Another signing from Torquay last summer was Brett McGavin. McGavin, a midfielder, is Yeovil’s leading scorer with 7 goals so far.
Rovers’ Connections
The Yeovil manager, Mark Cooper, is the most obvious connection with FGR (see above). And Cooper’s son, Charlie Cooper, played for FGR between 2016 and 2019. Initially on loan from parent club Birmingham City, Cooper made 46 appearances for FGR, scoring 1 goal. From 2018 to 2023 Cooper has played for 6 different clubs, 2 of these loan spells. In 2023 he was reunited with his dad at Yeovil where he has made over 60 appearances (just the 1 goal so far).
Charlie Cooper, now at Yeovil.
Dom Bernard in FGR days.
Gloucester-born Dom Bernard made 158 appearances for FGR between 2019 and 2024, scoring 1 league goal. Dom, now 27, started in the Birmingham Academy. He had a season-long loan spell at Aldershot before moving to FGR. He joined Yeovil in September 2024 and made his debut at Fylde, scoring the last-minute winner in a 4-3 thriller. Dom doubled his goal tally with an equaliser at home to Aldershot. He has picked up a clutch of yellow cards this season and got a straight red in the recent 4-0 home defeat to York City.
Distinctive for his shorts, Dom was a consummate professional at FGR and a fan favourite.
Who can forget the shorts?
The Club
The club are in Somerset and they play at Huish Park, built in 1990 on the site of an old army camp. They are nicknamed The Glovers – a reference to Yeovil becoming a centre of glove-making in the 18th & 19th centuries.
In 2002 Yeovil won promotion to the EFL for the first time in their history. This was the start of a 16-year stay in the EFL. In 2004 they won promotion to League 1. In 2013/4 they managed a single season in the Championship. Since then, it has been mostly downhill, with 4 relegations dropping them to the 6th tier in 2023. It was a short stay in the National League South – they were promoted back to the National League in 2024. Glovers fans stuck with their team – average attendances last season were almost 4,000, better than they had been for years (and a record for a National League South side).
Yeovil have a very active supporters association.
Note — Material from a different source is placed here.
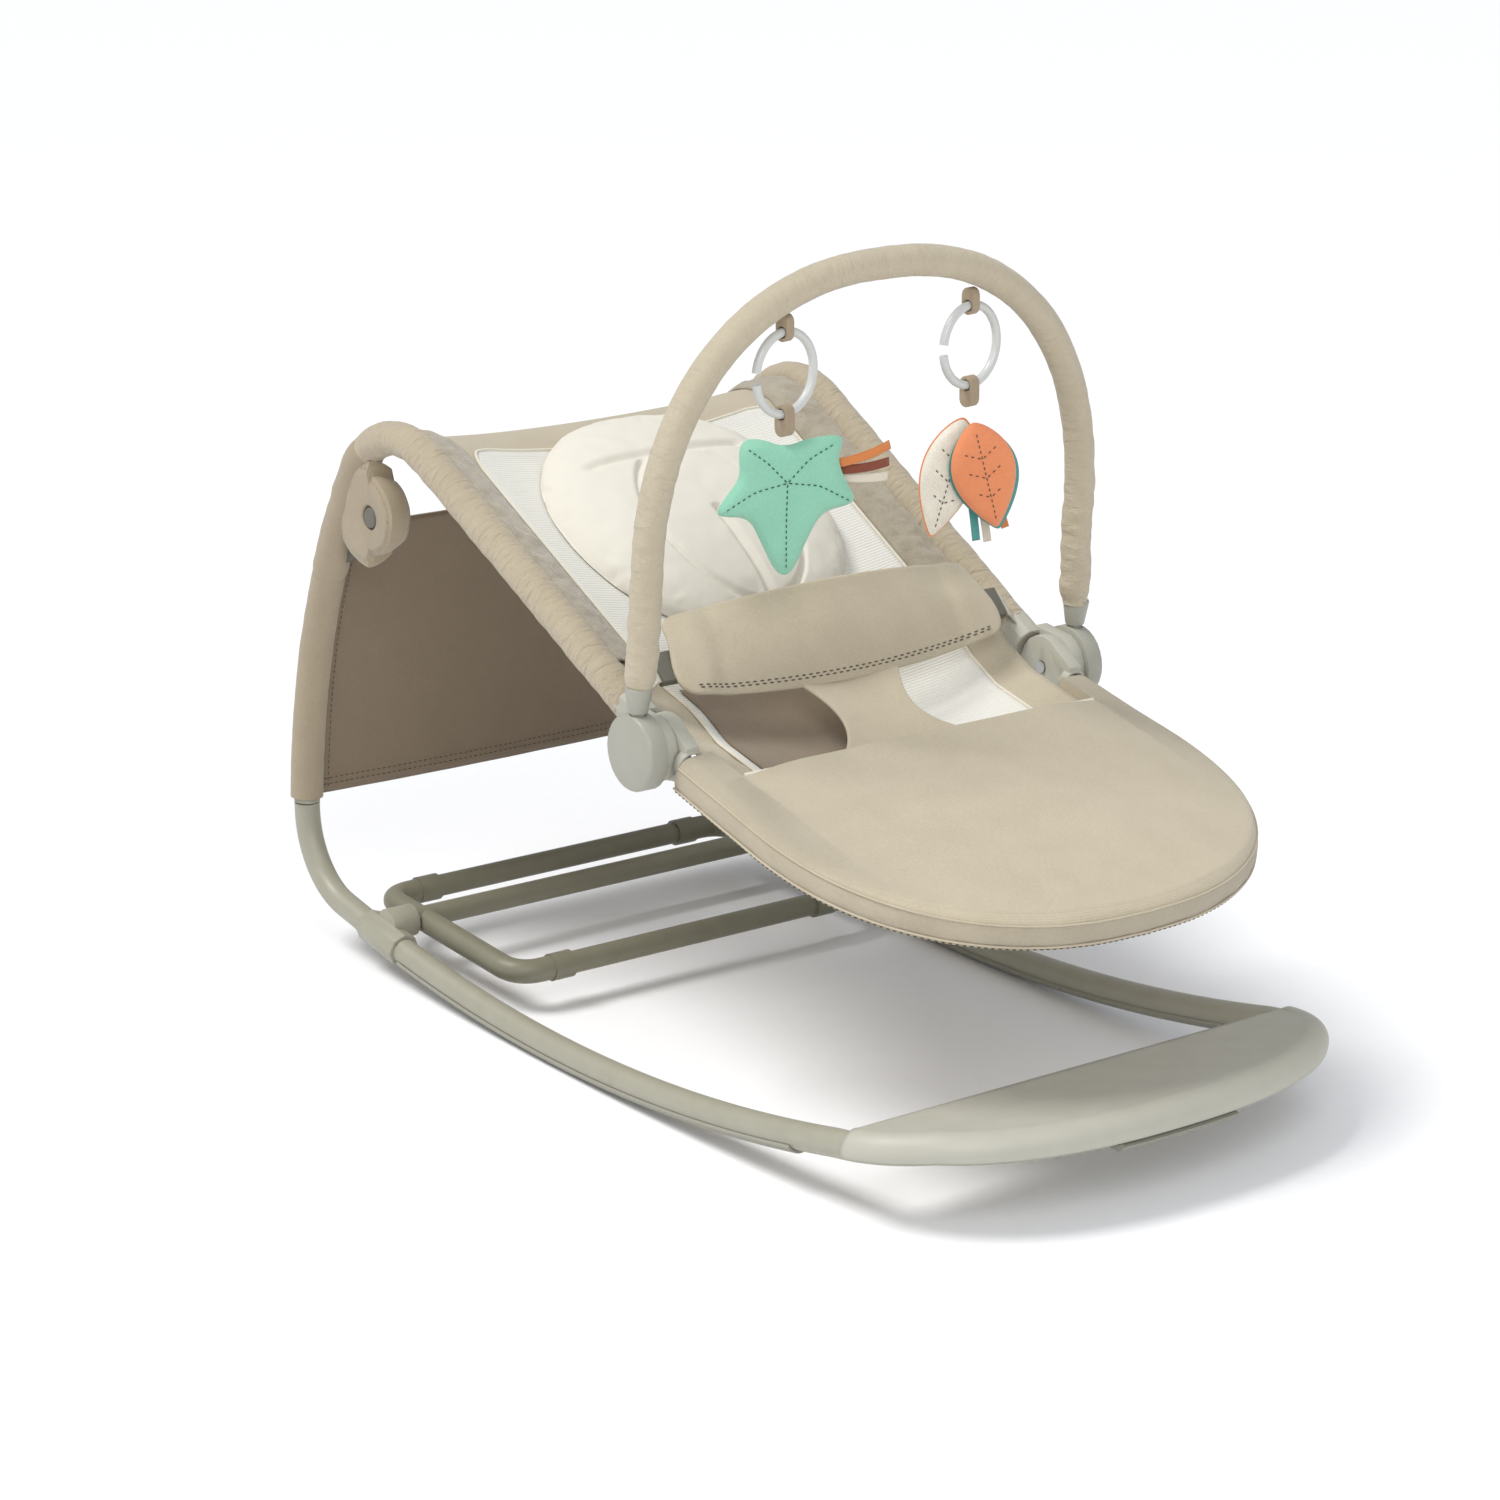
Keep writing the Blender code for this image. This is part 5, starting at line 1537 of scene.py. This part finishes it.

You’ll find a stack of up-to-date information at https://gloverscast.co.uk/ – well worth checking out.
Yeovil’s Huish Park.
The Town
Yeovil is 42 miles south of Bristol and 30 miles from Taunton. It’s in Somerset, close to the Dorset border. It has benefitted from being a rail centre – it’s on the Waterloo to Exeter line as well as the Bristol to Weymouth line.
As a former centre of Britain’s leather industry (especially glove-making), the town is post-industrial in character. A journalist recently described Yeovil and 2 other Somerset towns) as a “post-industrial, hardscrabble place that contains [many] council wards in the 20% of English areas classed as the most deprived.”
More recently, the town is known as a centre of aircraft and defence industries. Westland Helicopters were synonymous with the town. Now taken over Finnmeccanica, it is still the town’s main employer. RNAS Yeovilton is just west of the town and BAE Systems also has a site close by.
Screwfix, started life as Woodscrew Supply Company in 1979 in Yeovil. It is now a subsidiary of Kingfisher plc and moved its warehouse to Stoke on Trent after failing to gain planning permission for expansion in Yeovil.
It is hard to find notable people from Yeovil or many unmissable sights in the town. However, the folk band Show of Hands did immortalise the town in a song called “Yeovil Town”. It is about violence and crime they experienced after playing a small gig in Yeovil in 2010. These are the full lyrics-
It was ten years ago we did a show in a pub in Yeovil town
but no one came we were packing in the rain hungry, we went to look around
It was late and dark we stopped and we parked
by a chippy in a one way street
We hadn’t ordered before in through the door
came a nightmare swaying on his feet
He was about my size red around the eyes
smelling fo glue and beer
A dotted line across his throat “cut here” said the note
I thought “I’d rather not be here”
He came into my space a foot from my face I took my right hand slowly from my coat
But he wasn’t that slow “are ya gonna ‘ave a go, are you man or a mouse” and I quote
In Yeovil town
Well the scars on his head went well with the web of the spiderman tattooed on his ear
My heart overtime pumped a heady red wine of anger, adrenalin and fear.
Then in from the rain a heavy metal couple came, the frozen moment passed
Our order arrived I pushed him aside and we were outside looking in the glass
With our food in our laps staring at the maps searching for the way out town
Then round the bend came our new friend, Phil said “lets run the bastard down”
That night in Yeovil
In Yeovil town
Well he started up the car he wasn’t too far away staggering in the middle of the road
I saw the fright in the white headlights oh God we only just slowed
He put his hands out, gave the front a clout and seeing it was us inside
Threw his chips on the floor staggered round to my the moment the engine died
That night in Yeovil
In Yeovil town
I was struggling with the lock he was picking up a rock finally the engine fired
We sped into the night we hadn’t touched a bite you know we nearly retired
Well the moral of this song won’t take long
You might want to write this down
Don’t tempt fate, never eat late and stay away from Yeovil town
Don’t tempt fate, never eat late and stay away from Yeovil town.